This study was presented at the 2019 International Congress on Targeted Anticancer Therapies (TAT) in Paris, France, from February 25-27, 2019. Dr Jun Sato of the National Cancer Center Hospital, Japan is the lead author of this study.1
Results from a retrospective study evaluating the focus of early-phase clinical trials of investigational drug candidates in oncology conducted from 1991 to 2015 showed a sharp decline in the proportion of phase I clinical trials focusing on common cancers (ie, lung or colorectal cancers), with a corresponding increase in the proportion of uncommon cancers being investigated in these early trials over the same time period.1
According to a press announcement from the European Society of Medical Oncology, “the 1991-2015 timespan chosen for the analysis coincides with a revolution in cancer therapy, driven by the development of molecularly targeted anticancer drugs and application of comprehensive molecular profiling techniques for patient selection in clinical trials. Initially, from 1990s to early 2000s, scientists used these advances to investigate large cancer populations with frequent genomic mutations, but over time, the focus of genomic-driven clinical trials has shifted to less common mutations and rarer tumor types.”1
This study included 866 published phase 1 trials conducted worldwide between 1991 and 2015 that evaluated novel cancer drug candidates in over 29,000 patients.
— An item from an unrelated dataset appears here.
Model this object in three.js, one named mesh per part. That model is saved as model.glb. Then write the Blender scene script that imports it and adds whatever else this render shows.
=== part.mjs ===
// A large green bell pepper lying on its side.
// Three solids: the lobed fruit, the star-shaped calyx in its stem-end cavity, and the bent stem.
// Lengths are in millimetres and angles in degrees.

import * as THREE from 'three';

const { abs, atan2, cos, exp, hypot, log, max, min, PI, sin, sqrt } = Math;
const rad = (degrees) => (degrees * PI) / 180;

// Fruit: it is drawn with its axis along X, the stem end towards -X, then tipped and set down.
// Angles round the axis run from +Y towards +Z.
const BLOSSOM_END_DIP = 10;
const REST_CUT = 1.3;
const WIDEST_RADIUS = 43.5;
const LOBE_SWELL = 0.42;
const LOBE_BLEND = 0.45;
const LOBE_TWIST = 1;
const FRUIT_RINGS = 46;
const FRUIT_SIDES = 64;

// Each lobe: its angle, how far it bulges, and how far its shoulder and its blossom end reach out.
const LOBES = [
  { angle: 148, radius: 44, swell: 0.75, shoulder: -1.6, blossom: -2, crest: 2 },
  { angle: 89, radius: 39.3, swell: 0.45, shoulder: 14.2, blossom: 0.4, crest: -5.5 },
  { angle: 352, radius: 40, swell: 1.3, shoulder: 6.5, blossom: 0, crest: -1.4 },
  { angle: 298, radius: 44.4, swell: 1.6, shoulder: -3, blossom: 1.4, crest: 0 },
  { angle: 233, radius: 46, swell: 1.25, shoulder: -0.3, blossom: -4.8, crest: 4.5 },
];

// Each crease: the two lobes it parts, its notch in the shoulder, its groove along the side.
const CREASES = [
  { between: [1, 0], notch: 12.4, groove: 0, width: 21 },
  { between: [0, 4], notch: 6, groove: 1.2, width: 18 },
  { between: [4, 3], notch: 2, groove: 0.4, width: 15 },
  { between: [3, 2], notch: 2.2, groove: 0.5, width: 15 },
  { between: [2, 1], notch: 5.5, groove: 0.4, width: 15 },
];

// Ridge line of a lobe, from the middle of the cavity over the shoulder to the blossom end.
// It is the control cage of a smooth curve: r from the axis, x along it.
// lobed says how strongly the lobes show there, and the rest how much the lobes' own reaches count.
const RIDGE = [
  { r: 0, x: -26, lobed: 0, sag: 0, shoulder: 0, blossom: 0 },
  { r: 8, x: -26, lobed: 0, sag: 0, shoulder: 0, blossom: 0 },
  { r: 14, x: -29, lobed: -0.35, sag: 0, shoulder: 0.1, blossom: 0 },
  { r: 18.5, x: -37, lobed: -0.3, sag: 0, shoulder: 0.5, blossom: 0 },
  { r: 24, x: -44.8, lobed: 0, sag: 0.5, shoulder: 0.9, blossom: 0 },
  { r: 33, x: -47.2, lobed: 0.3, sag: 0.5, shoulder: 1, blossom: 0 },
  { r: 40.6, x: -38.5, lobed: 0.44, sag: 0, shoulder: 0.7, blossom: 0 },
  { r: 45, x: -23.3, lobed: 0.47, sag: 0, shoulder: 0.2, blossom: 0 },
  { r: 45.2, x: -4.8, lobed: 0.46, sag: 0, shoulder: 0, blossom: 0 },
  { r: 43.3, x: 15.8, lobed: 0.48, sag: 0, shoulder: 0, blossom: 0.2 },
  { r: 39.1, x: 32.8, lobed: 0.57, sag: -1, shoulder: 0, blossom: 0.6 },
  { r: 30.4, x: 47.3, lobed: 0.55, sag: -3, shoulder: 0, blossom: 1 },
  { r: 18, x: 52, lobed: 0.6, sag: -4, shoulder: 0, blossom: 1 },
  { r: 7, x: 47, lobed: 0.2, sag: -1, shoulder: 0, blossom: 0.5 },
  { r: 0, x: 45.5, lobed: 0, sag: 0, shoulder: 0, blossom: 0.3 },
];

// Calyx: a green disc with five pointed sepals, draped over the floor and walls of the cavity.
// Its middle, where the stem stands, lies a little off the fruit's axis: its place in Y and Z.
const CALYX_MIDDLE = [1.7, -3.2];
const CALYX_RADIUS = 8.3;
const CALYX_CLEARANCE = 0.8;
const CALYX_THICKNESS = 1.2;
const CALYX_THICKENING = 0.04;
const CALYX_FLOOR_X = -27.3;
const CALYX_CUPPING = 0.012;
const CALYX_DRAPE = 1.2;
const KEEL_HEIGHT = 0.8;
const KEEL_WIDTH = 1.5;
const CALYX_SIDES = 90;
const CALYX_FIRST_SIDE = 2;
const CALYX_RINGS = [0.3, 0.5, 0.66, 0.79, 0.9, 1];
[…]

The major finding was that the percentage of phase 1 trials in which patients with either lung or colorectal cancer comprised at least 50% of study enrollment declined from 46.3% in 1991-1995 to 16.7% in 2011-2015. Although the absolute number of these clinical trials increased over the 1991-2015 period, there was a much larger increase in the number of phase 1 trials focusing on patients with rare cancers. Furthermore, this trend was observed when trials from different geographic areas were considered separately.
Importantly, although these results reflect an increased focus on more uncommon types of cancer, such as biliary tract cancers, they do not imply that interest in investigating potential new therapies in subpopulations of patients with lung or colorectal cancer is waning. “Common cancers like lung adenocarcinomas are now classified into multiple, rarer subtypes based on genomic markers,” said Dr Rodrigo Dienstmann of the Oncology Data Science unit at the Vall d’Hebron Institute of Oncology, Barcelona, Spain.
Moreover, it was noted that the period from 1991 to 2015 does not fully capture phase 1 studies investigating immunotherapy, particularly in the setting of lung cancer.
“Across all cancer types, what we are seeing is more and more phase 1 trials, reflecting the latest waves of innovation,” concluded Dr Markus Joerger, who is responsible for the phase 1 unit at the St Gallen Cancer Centre, Switzerland.
- European Society for Medical Oncology. Rare cancers a growing focus of early-stage clinical trials [press release]. Accessed February 25, 2019.